# Independent Subset of Rectangles Problem for Nonoverlapping local alignments

I'd like to implement a graph-based algorithm for DNA comparison, more especially by solving a problem that can be formulated as a Maximum Weighted Independent Set problem.

I have found the article in reference , especially part 2.2.2 "The Independent Subset of Rectangles (IR) Problem", but it is not very explicit on the way to build the graph G given 2 DNA sequence

So I'm looking for any indication, article, or description on the way to construct the conflict graph cited in article reference  and .

I'm not from the biology world but the computer world.

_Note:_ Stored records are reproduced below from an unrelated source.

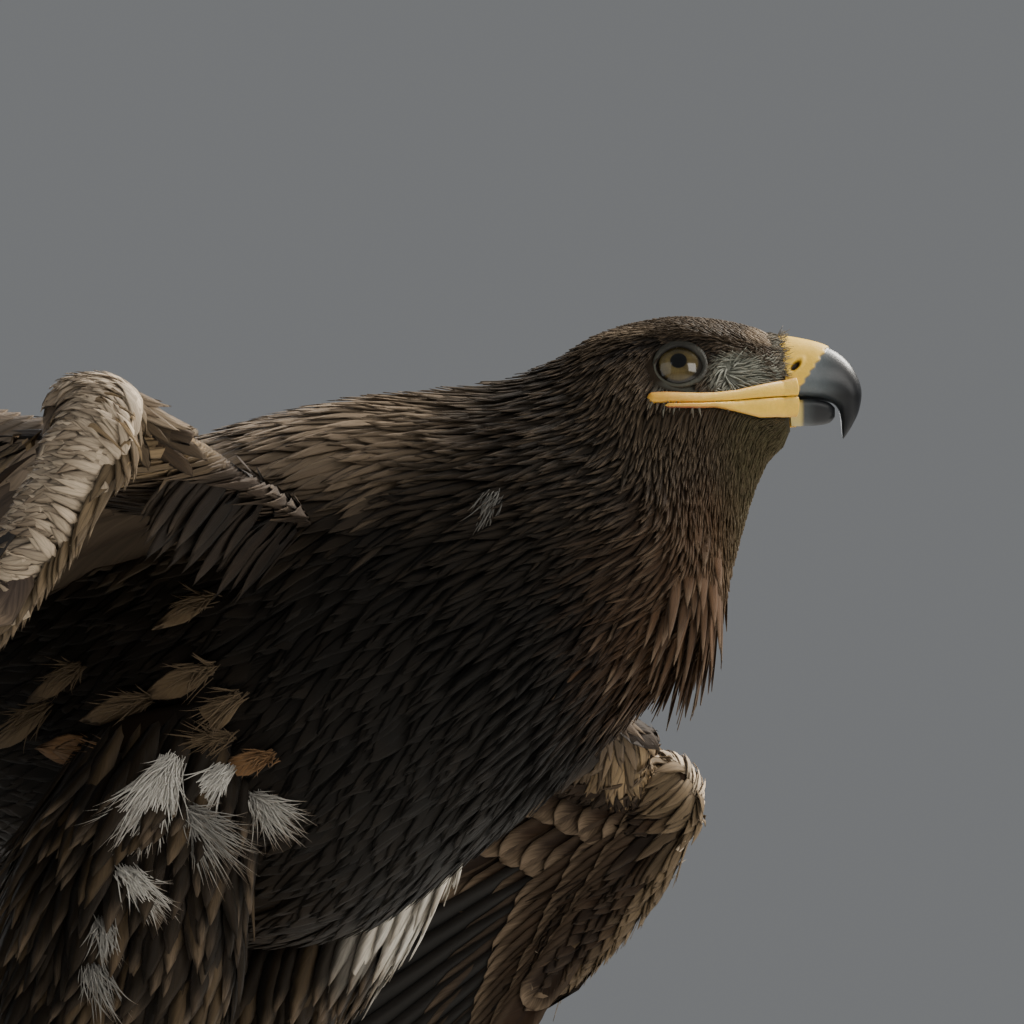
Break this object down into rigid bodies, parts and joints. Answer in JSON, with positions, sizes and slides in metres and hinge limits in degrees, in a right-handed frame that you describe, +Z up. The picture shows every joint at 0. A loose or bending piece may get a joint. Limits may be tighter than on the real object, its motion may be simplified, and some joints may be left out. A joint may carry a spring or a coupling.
{
  "type": "steppe eagle",
  "caption": "Life-size museum model of a steppe eagle, standing and leaning forward with half-open, drooping wings and a turned head.",
  "frame": {"origin": "on the floor, under the middle of the model's bounding box", "axes": "+X the way the body faces, +Y the bird's left, +Z up"},
  "size_m": [0.7322, 0.5558, 0.4765],
  "materials": {
    "plumage": "matt dark brown feathers",
    "flight_feathers": "satin dark brown vanes",
    "bare_skin": "satin yellow skin",
    "bill_horn": "smooth blue-grey to black horn with a yellow cere",
    "claw_horn": "smooth black horn",
    "eye": "wet, clear, olive-brown iris"
  },
  "bodies": {
    "root": {"torso": "plumage", "neck": "plumage", "head": "plumage", "bill_upper": "bill_horn", "bill_lower": "bill_horn", "eye_left": "eye", "eye_right": "eye", "tail": "flight_feathers", "wing_arm_left": "flight_feathers", "wing_arm_right": "flight_feathers", "wing_hand_left": "flight_feathers", "wing_hand_right": "flight_feathers", "thigh_left": "plumage", "thigh_right": "plumage", "shank_left": "plumage", "shank_right": "plumage", "foot_left": "bare_skin", "foot_right": "bare_skin", "claw_inner_left": "claw_horn", "claw_middle_left": "claw_horn", "claw_outer_left": "claw_horn", "claw_hind_left": "claw_horn", "claw_inner_right": "claw_horn", "claw_middle_right": "claw_horn", "claw_outer_right": "claw_horn", "claw_hind_right": "claw_horn"}
  },
  "joints": []
}
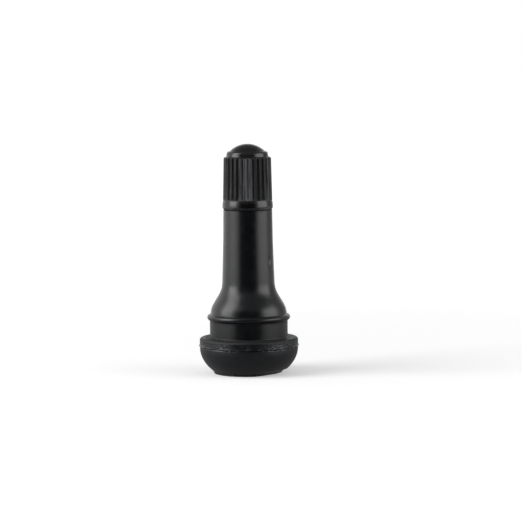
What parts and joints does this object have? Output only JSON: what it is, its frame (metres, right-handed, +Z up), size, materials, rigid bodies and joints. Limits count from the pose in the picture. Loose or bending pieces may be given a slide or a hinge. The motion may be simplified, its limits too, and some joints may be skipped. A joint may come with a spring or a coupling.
{
  "type": "tyre valve",
  "caption": "Snap-in rubber tyre valve: a brass stem moulded into a rubber body that seals in a wheel rim's hole, with a spring-loaded core and a fluted screw cap.",
  "frame": {"origin": "centre of the flat underside of the rubber base, on the valve's axis", "axes": "+Z up along the valve's axis, from the base to the cap's dome; the picture looks along +Y, with +X to its right"},
  "size_m": [0.0196, 0.0196, 0.0446],
  "materials": {
    "body_rubber": "satin moulded black rubber",
    "cap_plastic": "satin black moulded plastic",
    "stem_brass": "turned and threaded",
    "core_brass": "fine turned",
    "pin_brass": "drawn wire",
    "spring_steel": "drawn wire",
    "gasket_white": "waxy white sealing plastic",
    "seal_rubber": "matt black rubber"
  },
  "bodies": {
    "valve": {"rubber_body": "body_rubber", "stem_insert": "stem_brass", "core_plug": "core_brass", "core_barrel": "core_brass", "barrel_gasket": "gasket_white", "core_spring": "spring_steel"},
    "seal_ring": {"cap_seal": "seal_rubber"},
    "cap": {"cap": "cap_plastic"},
    "pin": {"core_pin": "pin_brass", "plunger_cup": "core_brass", "plunger_gasket": "seal_rubber"}
  },
  "joints": [
    {"name": "cap_lift", "type": "slide", "parent": "valve", "child": "seal_ring", "axis": [0, 0, 1], "range_m": [0, 0.0103]},
    {"name": "cap_turn", "type": "hinge", "parent": "seal_ring", "child": "cap", "pos_m": [0, 0, 0.03185], "axis": [0, 0, 1], "range_deg": [0, 4680]},
    {"name": "pin_press", "type": "slide", "parent": "valve", "child": "pin", "axis": [0, 0, -1], "range_m": [0, 0.001], "stiffness_N_per_m": 800, "deforming": ["core_spring"]}
  ],
  "couplings": [
    {"joint": "cap_turn", "follows": "cap_lift", "rad_per_m": 7915.8}
  ]
}
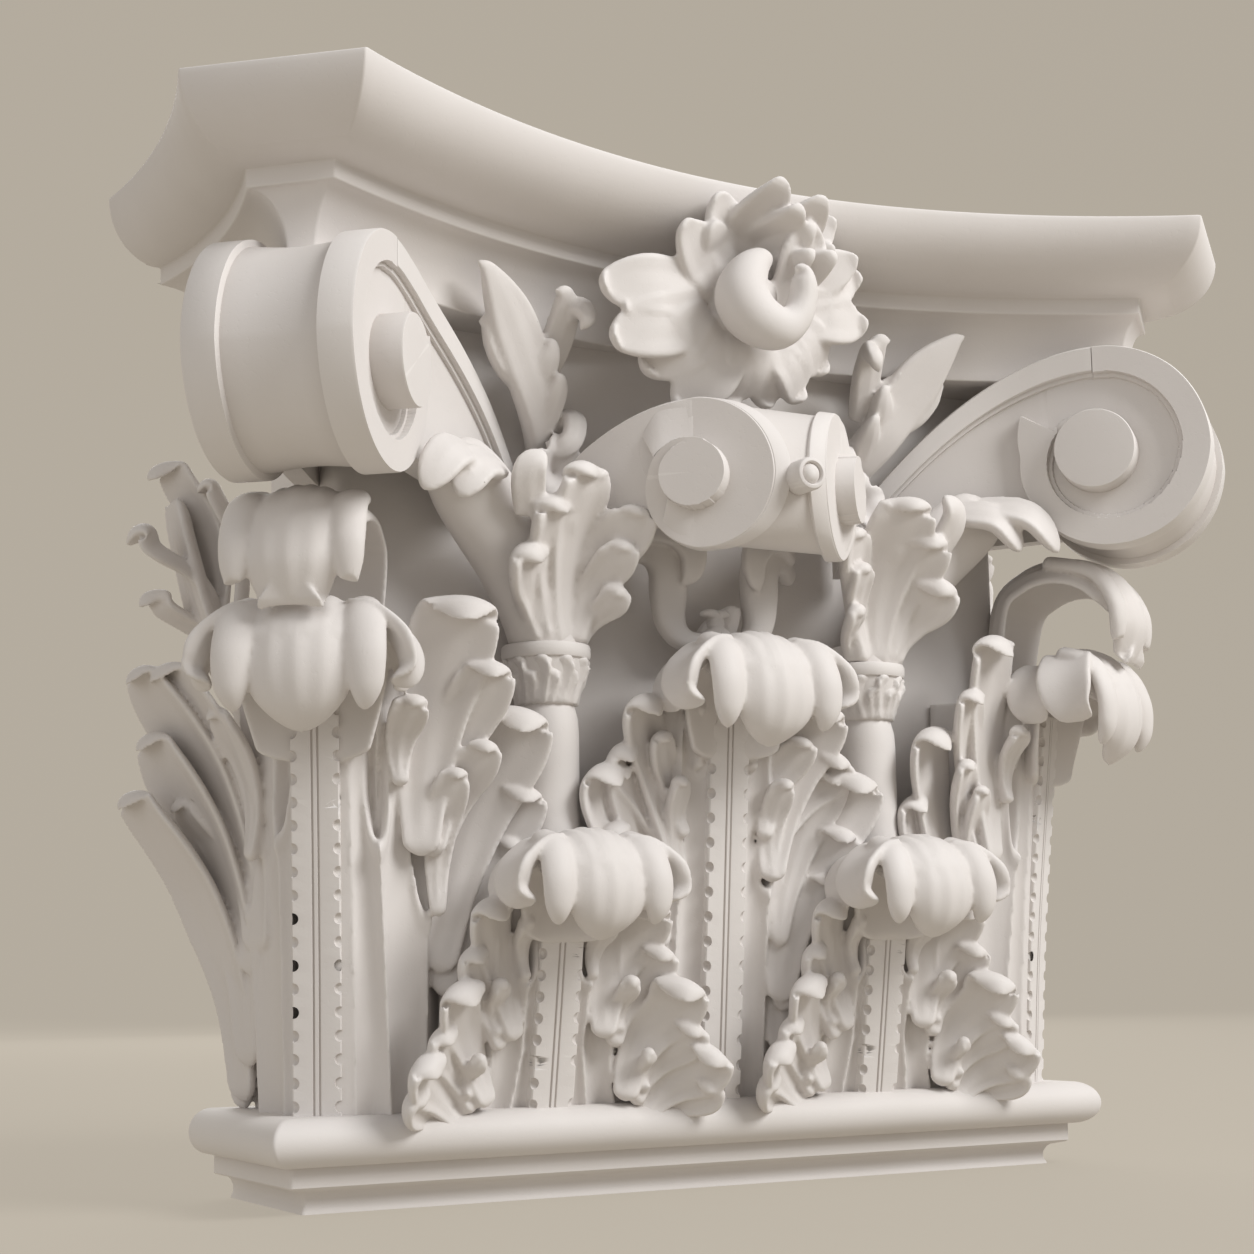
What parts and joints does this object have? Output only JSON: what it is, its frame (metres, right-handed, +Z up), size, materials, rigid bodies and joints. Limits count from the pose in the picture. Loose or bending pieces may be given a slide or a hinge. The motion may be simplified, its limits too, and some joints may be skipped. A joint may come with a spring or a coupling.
{
  "type": "corinthian pilaster capital",
  "caption": "Corinthian pilaster capital carved in one, with acanthus leaves, corner volutes, inner helices, a fleuron and a moulded abacus, cut flat at the wall",
  "frame": {"origin": "middle of the flat underside that sits on the pilaster shaft", "axes": "+Z up, -Y towards the front, +Y towards the wall, X across the width"},
  "size_m": [0.566, 0.2158, 0.4668],
  "materials": {
    "cast_stone": "smooth matte pale warm grey cast stone"
  },
  "bodies": {
    "root": {"capital": "cast_stone"}
  },
  "joints": []
}
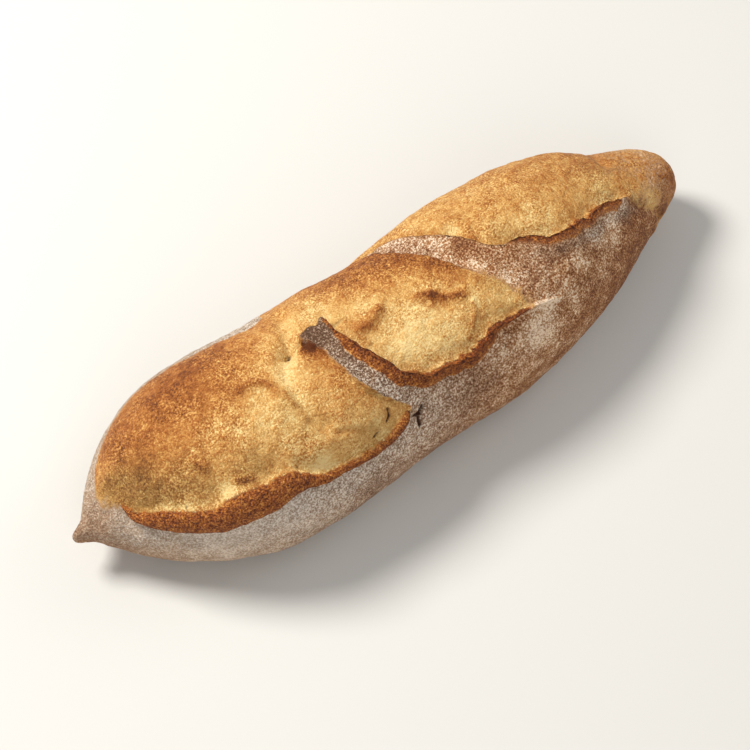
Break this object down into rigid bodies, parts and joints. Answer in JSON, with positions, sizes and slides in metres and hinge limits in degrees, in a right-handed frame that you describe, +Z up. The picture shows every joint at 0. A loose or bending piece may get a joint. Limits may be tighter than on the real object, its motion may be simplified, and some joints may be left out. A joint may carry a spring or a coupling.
{
  "type": "batard loaf",
  "caption": "Crusty white oval bread loaf with a pointed end, a round end and slashes burst open into golden blooms, one under a torn strap of crust.",
  "frame": {"origin": "under the middle of the loaf, on the surface that it lies on", "axes": "+X along the loaf from the pointed end to the round end, +Y towards the far side, +Z up through the slashed crown"},
  "size_m": [0.3034, 0.0904, 0.0714],
  "materials": {
    "crust": "dry matt baked crust, floured grey-brown skin with golden blooms and dark toasted edges"
  },
  "bodies": {
    "root": {"loaf": "crust"}
  },
  "joints": []
}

Thank you very much for your help.

 Efficient combinatorial algorithms for DNA sequence processing: https://www.cs.uic.edu/~dasgupta/resume/publ/papers/book-chapter-dasgupta-kao.pdf

 Nonoverlapping local alignments (weighted independent sets of axis-parallel rectangles) : https://core.ac.uk/download/pdf/82057963.pdf

Consider the below image from a recent review on whole genome alignment: Often times, one wants to pull out the "best set" of local alignments. In some cases, algorithms will use the "single copy" heuristic, which constrains that each nucleotide in the query can be aligned to at most one nucleotide from the reference. In this case, you can create a bounding rectangle along each of the lines, and two rectangles are independent if there is no point within either rectangle that is on the same $$x$$ or $$y$$ coordinate as any point in the other rectangle. You can use this to set your constraint graph.